Вы извлекли меня из ничтожества, возвели на высочайшую степень в государстве, присоединили меня к Августейшей фамилии вашей: сего блеска я никогда не смела ожидать; сие величие выше заслуг моих. Между тем если вы уже удостоили меня сей почести, то не потерпите, великий Государь, чтоб непостоянство или злые советы врагов моих могли меня лишить благосклонности Вашего Величества. Не допустите, чтобы порицание за неверность, пятно столь черное и столь недостойное, обесчестило имя вашей супруги, а вместе с нею и имя юной Принцессы, вашей дочери.
Итак, повелите, Государь, исследовать дело мое, соблюдая свято законы справедливости и не допустите, чтобы враги мои были вместе моими доносчиками и моими судьями. Повелите, чтобы процесс мой произведен был публично. Моя верность защитит меня от поношения и стыда. Вы увидите: невинность моя будет оправдана, ваши подозрения развеются, ваш дух успокоится и молчание заступит место порицания или — мое преступление будет обнаружено пред глазами целого света. Итак, повелите сделать со мною то, что угодно Богу и вам. Вы можете, В.В., избежать чрез сие общественной молвы; мое преступление, будучи обнаружено по справедливости, даст вам, пред Богом и пред людьми, право не только наказать меня как неверную супругу, но и беспрепятственно последовать склонности, чувствуемой вами к той, которая причиною моего несчастного состояния. Я могла бы давно произнести пред вами имя ее. Вы не знаете, В.В., как далеко в сем случае простираются мои подозрения. Наконец, если вы уже решились погубить меня и если смерть мою, основанную на постыдной клевете, почитаете единственным средством к получению желаемого вами блага, то я буду просить Бога, чтобы он простил сие великое преступление как вам, так и врагам моим, послужившим при сем орудиями и чтобы в последний день, сидя на престоле Своем, пред которым вы и я предстанем скоро и пред которым моя невинность, если смею сказать, будет явно открыта, Он не потребовал от вас строго отчета в поступке, столь недостойном вас и столь жестокосердном.
Последняя и единственная моя просьба состоит в том, чтобы вы на одну меня возложили всю тяжесть вашего гнева и чтоб не подвергали никакому бедствию тех несчастных, которые, как я слышала, содержатся по моему делу в тесной темнице.

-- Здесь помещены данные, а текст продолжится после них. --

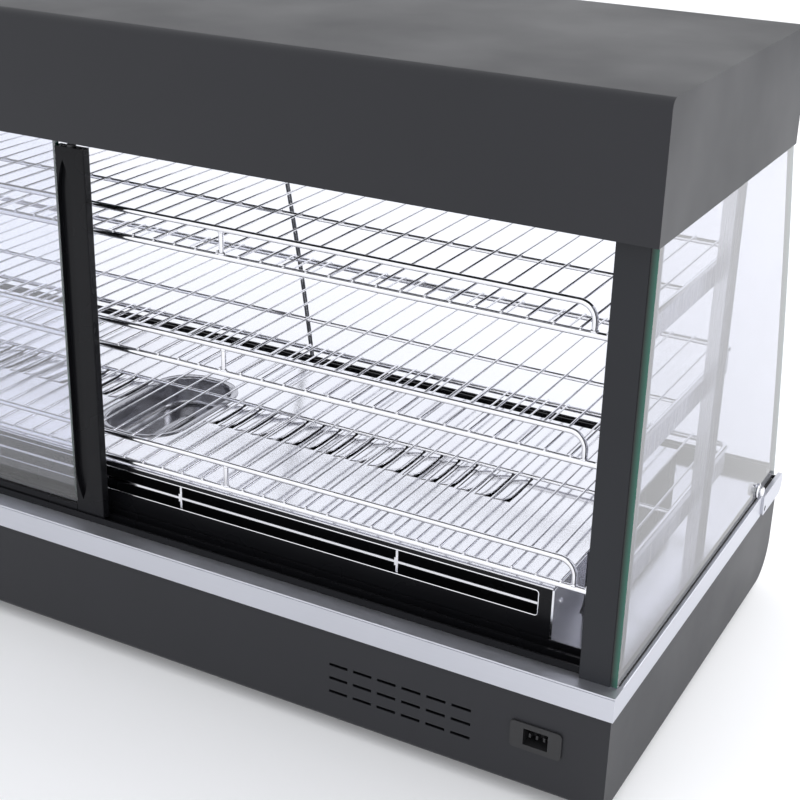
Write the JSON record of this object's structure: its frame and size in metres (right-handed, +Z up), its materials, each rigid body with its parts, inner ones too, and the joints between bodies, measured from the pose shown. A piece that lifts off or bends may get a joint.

Если когда-нибудь я могла о чем упросить вас, если имя Анны Болейн (в ориг. — Булен) когда-нибудь было приятно вашему слуху, не откажите мне в сей просьбе и я ни о чем более беспокоить вас не буду; в противном случае, мне остается воссылать пламенные молитвы к Богу, чтоб он был к вам милостив и управлял всеми вашими действиями.
Ваша верная и покорнейшая
супруга Анна.
Башня, 6 мая».
Из последних строк Анны Болейн к королю: «Ваши благодеяния теперь я испытала на себе вполне. Я была ничто; вы меня сделали Статс-дамою, Маркизою, Королевою; и когда уже на земле нельзя было вполне возвышать меня, вы делаете меня святою».
По «милости» бывшего супруга костер был заменен Анне эшафотом.